I want to drop a class. How will this affect my financial aid?
If you withdraw or drop below full-time status, you may have to repay all or part of your loans and/or grants. Contact Student Financial Services before you decide to drop a class or withdraw completely.
Billing and Refund Checks
When can I expect to receive a bill from UNA for tuition/housing?
Billing statements are sent monthly and are available on UNA E-Bill for all currently enrolled UNA students. Email notices for fall bills are generally scheduled mid-July, with a due date of early/mid-August. Email notices for spring bills are generally scheduled mid-November, with a due date of early/mid December. Email notices for summer bills are generally scheduled mid-April, with a due date of early/mid-May.
If the financial aid shown on your bill is not enough to cover the amount due, you must pay the difference by the due date or your class schedule is subject to cancellation. More information on your student account can be found here.
What address are my bills mailed to? My financial aid documents? My refund checks?
Paper bills are NOT mailed for currently enrolled students. See the question above for E-Bill information. New and current students will receive most financial aid correspondence via UNA email and UNA Portal.
Refund checks are mailed to your UNA Post Office Box. If you have not been assigned a box, your check will be mailed to your permanent home address.
Can I pick up my refund check instead of having it mailed?
No, you cannot pick up a check in person.
My award letter says that I am entitled to $1250 in Federal Work Study per semester, but it does not show up on my bill. Why?

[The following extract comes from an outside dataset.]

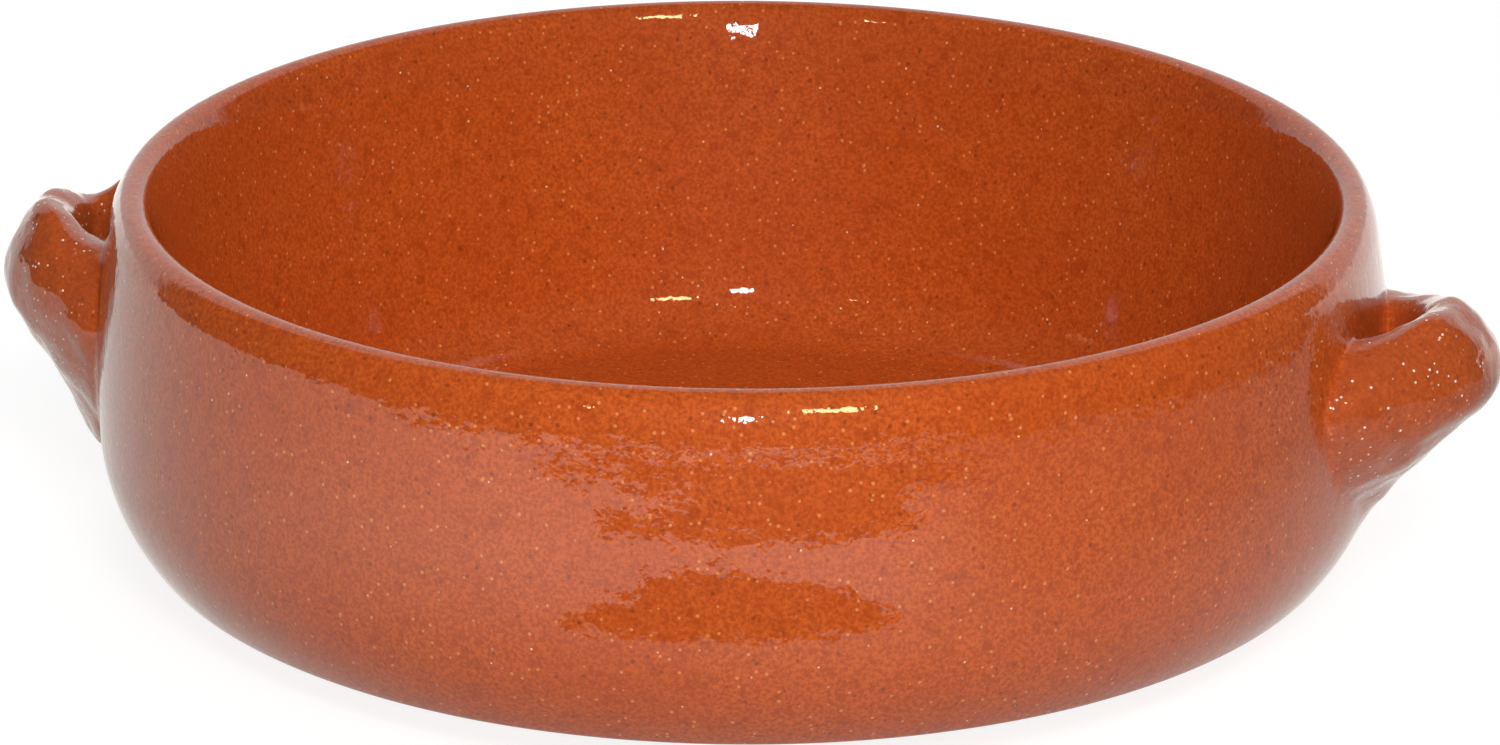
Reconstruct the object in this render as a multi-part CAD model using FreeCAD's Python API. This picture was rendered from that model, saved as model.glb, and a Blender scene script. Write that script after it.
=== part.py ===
import FreeCAD, Part
import math
import os

# Glazed clay oven dish: a thrown round body with two pinched lug handles, fired as one piece.
# Millimetres and degrees. The origin is the centre of the base, +Z is up, and the handles lie along X.

# Thrown body
body_radius = 125.0          # outside, at the widest point
body_height = 75.0           # from the base to the top of the lip
belly_height = 34.5          # height of the widest point
wall_bow_radius = 175.0      # upright curve of the outer wall
lower_corner_radius = 34.0   # outer curve from the wall down towards the base
foot_angle = 38.0            # slope of the surface where the corner ends at the foot
foot_bevel_height = 8.5      # a wide shallow bevel from the foot in to the edge of the flat base
foot_bevel_width = 24.5
shoulder_radius = 13.5       # the wall turns in here, just under the lip
shoulder_angle = 34.0        # slope of the surface where the shoulder becomes the lip
lip_radius = 3.1             # round of the lip in section
floor_thickness = 6.0
inner_corner_radius = 12.0   # between the floor and the wall, inside
inner_wall_lean = 13.5       # the inside of the wall leans out by this much from upright
inner_shoulder_radius = 30.0 # the inside of the wall eases over towards the lip
inner_shoulder_angle = 24.0  # lean of the surface where it becomes the lip

# Pinched lug handles: each is a hollow nest of clay, open upwards, that tapers down into a tail
handle_reach = 22.0          # how far the nose stands out past the widest point of the wall
handle_half_width = 33.0     # at the height of the nose, where the clay is smeared on to the wall
flank_flare = 1.6            # 1 gives an oval nest, and more draws its flanks in before they meet the wall
handle_inset = 5.0           # the rings of the lug are centred this far inside the widest radius
handle_swing = 4.0           # each handle sits this far round towards the front
join_half_angle = 20.0       # the body's stretch behind a handle reaches this far to each side of it
crest_drop = 11.5            # from the top of the lip down to the crest of the handle
nose_drop = 26.0             # from the top of the lip down to the nose
tail_drop = 56.5             # from the top of the lip down to the end of the tail
crest_reach = 16.8           # from the ring centre to the crest
crest_half_width = 19.5
arm_droop = 6.0              # the two arms of the crest fall by this much towards the wall
pocket_reach = 12.0          # from the ring centre to the outer face of the thumb pocket
pocket_half_width = 15.5
pocket_depth = 18.0          # from the crest down to the bottom of the pocket

ring_points = 12             # on the spline of each ring
# Rings from the tail up to the nose, as shares of the rise, the reach and the half width at the nose
underside_rings = ((0.0, 0.10, 0.20), (0.22, 0.29, 0.50), (0.48, 0.55, 0.80), (0.74, 0.82, 0.96))
# Rings from the nose up to the crest, as shares of the rise and of the way inwards
upper_rings = ((0.50, 0.20), (0.86, 0.60))
# Rings down the pocket, as shares of its depth, of its reach and half width, and of the droop
pocket_rings = ((0.10, 1.10, 0.9), (0.42, 0.94, 0.5), (0.80, 0.66, 0.1), (1.0, 0.25, 0.0))


def cosine(angle):
    return math.cos(math.radians(angle))


def sine(angle):
    return math.sin(math.radians(angle))


def on_circle(centre, radius, angle):
    """A point of a circle in the half plane of the profile, given as radius and height."""
    return (centre[0] + radius * cosine(angle), centre[1] + radius * sine(angle))


def in_profile_plane(point):
    """The profile is drawn in the YZ plane, so that its seam lies clear of the handles."""
    return FreeCAD.Vector(0.0, point[0], point[1])


def arc(centre, radius, start_angle, end_angle):
    """One round stretch of the profile."""
    middle_angle = 0.5 * (start_angle + end_angle)
    points = [on_circle(centre, radius, angle) for angle in (start_angle, middle_angle, end_angle)]
    return Part.Arc(*[in_profile_plane(point) for point in points]).toShape()


def line(start, end):
    return Part.LineSegment(in_profile_plane(start), in_profile_plane(end)).toShape()


def turned_about_axis(shape, angle):
    copy = shape.copy()
    copy.rotate(FreeCAD.Vector(0, 0, 0), FreeCAD.Vector(0, 0, 1), angle)
    return copy


def turned(edges, start=0.0, sweep=360.0):
    """The solid made by turning a closed profile about the axis of the dish, from a start angle."""
    face = turned_about_axis(Part.Face(Part.Wire(edges)), start)
    return face.revolve(FreeCAD.Vector(0, 0, 0), FreeCAD.Vector(0, 0, 1), sweep)


def wall_centre():
    """Centre of the upright curve of the outer wall."""
    return (body_radius - wall_bow_radius, belly_height)


def shoulder_start_angle():
    """Slope of the wall where the shoulder starts, so that the lip ends at the full height."""
    rise = body_height - belly_height - shoulder_radius * sine(shoulder_angle)
    rise -= lip_radius * (1.0 - sine(shoulder_angle))
    return math.degrees(math.asin(rise / (wall_bow_radius - shoulder_radius)))


def corner_start_angle():
    """Slope of the wall where the lower corner starts, so that the bevel ends on the base plane."""
    rise = belly_height - lower_corner_radius * sine(foot_angle) - foot_bevel_height
    return -math.degrees(math.asin(rise / (wall_bow_radius - lower_corner_radius)))


def shoulder_centre():
    return on_circle(wall_centre(), wall_bow_radius - shoulder_radius, shoulder_start_angle())


def lip_centre():
    return on_circle(shoulder_centre(), shoulder_radius - lip_radius, shoulder_angle)


def outer_profile():
    """Flat base, bevel, lower corner, bowed wall, shoulder and lip, closed along the axis."""
    corner_angle = corner_start_angle()
    shoulder_start = shoulder_start_angle()
    corner_centre = on_circle(wall_centre(), wall_bow_radius - lower_corner_radius, corner_angle)
    bevel_top = on_circle(corner_centre, lower_corner_radius, -foot_angle)
    base_edge = (bevel_top[0] - foot_bevel_width, 0.0)
    lip_top = on_circle(lip_centre(), lip_radius, 90.0)
    return [
        line((0.0, 0.0), base_edge),
        line(base_edge, bevel_top),
        arc(corner_centre, lower_corner_radius, -foot_angle, corner_angle),
        arc(wall_centre(), wall_bow_radius, corner_angle, shoulder_start),
        arc(shoulder_centre(), shoulder_radius, shoulder_start, shoulder_angle),
        arc(lip_centre(), lip_radius, shoulder_angle, 90.0),
        line(lip_top, (0.0, lip_top[1])),
        line((0.0, lip_top[1]), (0.0, 0.0)),
    ]


def outer_body():
    """The body as full solids, side by side: a short stretch behind each handle and two long ones between."""
    edges = outer_profile()
    # The profile is drawn a quarter turn round from +X.
    right = -handle_swing - 90.0
    left = 180.0 + handle_swing - 90.0
    ends = (right - join_half_angle, right + join_half_angle, left - join_half_angle, left + join_half_angle)
    sweeps = [end - start for start, end in zip(ends, ends[1:])]
    sweeps.append(360.0 - sum(sweeps))
    return [turned(edges, start, sweep) for start, sweep in zip(ends, sweeps)]


def bowl_space():
    """The space inside the bowl: flat floor, corner, leaning wall, and the inner half of the lip."""
    lip = lip_centre()
    shoulder = on_circle(lip, inner_shoulder_radius - lip_radius, -inner_shoulder_angle)
    wall_top = on_circle(shoulder, inner_shoulder_radius, 180.0 - inner_wall_lean)
    # The corner touches the floor and the straight of the wall.
    corner_height = floor_thickness + inner_corner_radius
    wall_foot_height = corner_height - inner_corner_radius * sine(inner_wall_lean)
    wall_run = (wall_top[1] - wall_foot_height) * sine(inner_wall_lean) / cosine(inner_wall_lean)
    wall_foot = (wall_top[0] - wall_run, wall_foot_height)
    corner_centre = (wall_foot[0] - inner_corner_radius * cosine(inner_wall_lean), corner_height)
    lip_top = on_circle(lip, lip_radius, 90.0)
    lip_middle_angle = 0.5 * (180.0 - inner_shoulder_angle + 90.0)
    above = (lip_top[0], lip_top[1] + lip_radius)
    edges = [
        line((0.0, floor_thickness), on_circle(corner_centre, inner_corner_radius, -90.0)),
        arc(corner_centre, inner_corner_radius, -90.0, -inner_wall_lean),
        line(wall_foot, wall_top),
        arc(shoulder, inner_shoulder_radius, 180.0 - inner_wall_lean, 180.0 - inner_shoulder_angle),
        arc(lip, lip_radius, 180.0 - inner_shoulder_angle, lip_middle_angle),
        arc(lip, lip_radius, lip_middle_angle, 90.0),
        line(lip_top, above),
        line(above, (0.0, above[1])),
        line((0.0, above[1]), (0.0, floor_thickness)),
    ]
    return turned(edges)


def ring(height, reach, half_width, droop, flare):
    """One closed oval ring of the lug, centred just inside the wall and started on its inner side."""
    centre = body_radius - handle_inset
    points = []
    for step in range(ring_points):
        angle = 360.0 * step / ring_points
        outwards = -math.copysign(abs(cosine(angle)) ** flare, cosine(angle))
        drop = droop * sine(angle) ** 2
        points.append(FreeCAD.Vector(centre + reach * outwards, -half_width * sine(angle), height - drop))
    # Even parameters let all rings share their knots, which keeps the lofted surface light and smooth.
    curve = Part.BSplineCurve()
    curve.interpolate(Points=points, PeriodicFlag=True, Parameters=list(range(ring_points + 1)))
    return Part.Wire(curve.toShape())


def between(start, end, share):
    return start + (end - start) * share


def lug():
    """One handle along +X: up from the tail, over the nose and the crest, and down the pocket."""
    nose_height = body_height - nose_drop
    tail_height = body_height - tail_drop
    crest_height = body_height - crest_drop
    nose_reach = handle_reach + handle_inset
    rings = []
    for rise, reach, width in underside_rings:
        height = between(tail_height, nose_height, rise)
        rings.append(ring(height, nose_reach * reach, handle_half_width * width, 0.0, flank_flare))
    rings.append(ring(nose_height, nose_reach, handle_half_width, 0.0, flank_flare))
    for rise, inwards in upper_rings:
        height = between(nose_height, crest_height, rise)
        reach = between(nose_reach, crest_reach, inwards)
        half_width = between(handle_half_width, crest_half_width, inwards)
        flare = between(flank_flare, 1.0, inwards)
        rings.append(ring(height, reach, half_width, arm_droop * rise, flare))
    rings.append(ring(crest_height, crest_reach, crest_half_width, arm_droop, 1.0))
    for fall, share, droop in pocket_rings:
        height = crest_height - pocket_depth * fall
        rings.append(ring(height, pocket_reach * share, pocket_half_width * share, arm_droop * droop, 1.0))
    return Part.makeLoft(rings, True, False)


def dish():
    """The whole dish: body and both handles in one piece of clay, then the bowl hollowed out."""
    handle = lug()
    right_handle = turned_about_axis(handle, -handle_swing)
    left_handle = turned_about_axis(handle, 180.0 + handle_swing)
    stretches = outer_body()
    clay = stretches[0].fuse(stretches[1:] + [right_handle, left_handle])
    return clay.cut(bowl_space())


os.makedirs("parts", exist_ok=True)
shape = dish()
solid = shape.Solids[0]
print("solids", len(shape.Solids), "valid", shape.isValid(), "volume", round(shape.Volume))
solid.exportStep("parts/dish.step")
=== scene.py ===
import math

import bmesh
import bpy
import numpy as np
from mathutils import Matrix, Vector, noise
from mathutils.bvhtree import BVHTree


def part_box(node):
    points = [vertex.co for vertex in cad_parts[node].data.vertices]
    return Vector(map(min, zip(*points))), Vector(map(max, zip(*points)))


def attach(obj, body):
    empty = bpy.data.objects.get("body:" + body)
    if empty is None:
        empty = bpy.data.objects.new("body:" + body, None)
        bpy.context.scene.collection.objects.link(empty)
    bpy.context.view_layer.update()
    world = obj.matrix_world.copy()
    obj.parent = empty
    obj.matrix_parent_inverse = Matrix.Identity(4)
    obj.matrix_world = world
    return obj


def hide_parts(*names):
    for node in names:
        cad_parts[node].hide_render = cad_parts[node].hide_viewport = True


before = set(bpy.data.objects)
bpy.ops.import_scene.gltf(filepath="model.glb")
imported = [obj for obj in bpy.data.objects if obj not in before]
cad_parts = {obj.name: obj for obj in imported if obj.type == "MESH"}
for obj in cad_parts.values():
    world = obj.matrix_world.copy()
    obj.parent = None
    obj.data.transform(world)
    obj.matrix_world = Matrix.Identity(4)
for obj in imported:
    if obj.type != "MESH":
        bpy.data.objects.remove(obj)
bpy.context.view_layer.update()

# The photograph's frame, in pixels
image_width = 1500
image_height = 745
focal_pixels = 5144.0
centre_pixel = (742.9, 338.3)

# Its camera, in metres and degrees: it looks at a point on the dish's axis, this far below the lip
aim_drop = 0.03375
camera_distance = 1.0
camera_elevation = 20.2
camera_azimuth = 12.0
camera_roll = 0.22
sensor_millimetres = 36.0

# The dish's own sizes, in metres and degrees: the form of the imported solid
_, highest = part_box("dish")
inside_solid = 0.0001        # the visible surface stays this far within the solid's box
body_height = highest.z
body_radius = highest.y - inside_solid
belly_height = 0.0345
wall_bow_radius = 0.175
lower_corner_radius = 0.034
foot_round_radius = 0.0025
foot_angle = 38.0
foot_bevel_height = 0.0085
foot_bevel_width = 0.0245
shoulder_radius = 0.0135
shoulder_angle = 34.0
lip_radius = 0.0031
floor_thickness = 0.006
inner_corner_radius = 0.012
inner_wall_lean = 13.5
inner_shoulder_radius = 0.030
inner_shoulder_angle = 24.0

# Spacing of the points along the body's section: wide on the flats and close on tight rounds
base_spacing = 0.012
bevel_spacing = 0.004
foot_spacing = 0.0007
corner_spacing = 0.0016
wall_spacing = 0.0011
shoulder_spacing = 0.0009
lip_spacing = 0.0007
inner_shoulder_spacing = 0.0013
inner_wall_spacing = 0.0022
inner_corner_spacing = 0.0014
floor_spacing = 0.004

# Columns of the body, in degrees: closer together where the handles join
joined_half_angle = 19.0
joined_step = 0.42
plain_step = 0.95

# How far the thrown surface lies below its true form
base_band = 0.0003           # the base itself stays flat
relief_depth = 0.00008
mark_depth = 0.000010        # turning marks, long round the dish and short along its section
mark_run = 0.055
mark_spacing = 0.0045
wave_depth = 0.000045        # slow waves
wave_run = 0.04
wave_rise = 0.03
fine_depth = 0.000007        # fine unevenness
fine_run = 0.011
fine_spacing = 0.007

# What the fingers left inside the wall: one soft ring, a step under it, and a wide groove below
ring_height = 0.0533
ring_spacing = 0.0252
ring_depth = 0.0002
ring_foot = 0.047
ring_top = 0.073
ring_foot_run = 0.004
ring_top_run = 0.005
ring_drift = 0.0015          # up and down round the dish
ring_drift_run = 0.07
step_depth = 0.0004
step_run = 0.010
groove_depth = 0.0008
groove_reach = 0.030
groove_foot = 0.008
groove_foot_run = 0.010

# Handles
lump_margin = 0.0003         # room for the lumps on the nose
handle_reach = highest.x - body_radius - lump_margin
handle_half_width = 0.033
flank_flare = 1.6
handle_inset = 0.005
handle_swing = 4.0
crest_drop = 0.0115
nose_drop = 0.026
tail_drop = 0.0565
crest_reach = 0.0168
crest_half_width = 0.0195
arm_droop = 0.006
pocket_reach = 0.012
pocket_half_width = 0.0155
pocket_depth = 0.018
join_depth = 0.0035          # the handles are cut off this far inside the wall

# Lumps that pinching leaves on them, in three sizes
broad_lump = 0.012
broad_lump_height = 0.0007
middle_lump = 0.0055
middle_lump_height = 0.0004
small_lump = 0.0024
small_lump_height = 0.00012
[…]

Some types of financial aid reflected on your award letter are not disbursed to your student account. Federal Work Study is an example of this type of aid. These funds must be earned over the course of the term. The figure reflected on the award letter is the maximum potential earnings you are allowed per semester. UNA Work Study students receive a paycheck monthly for the hours worked and reported on a time sheet through the hiring department.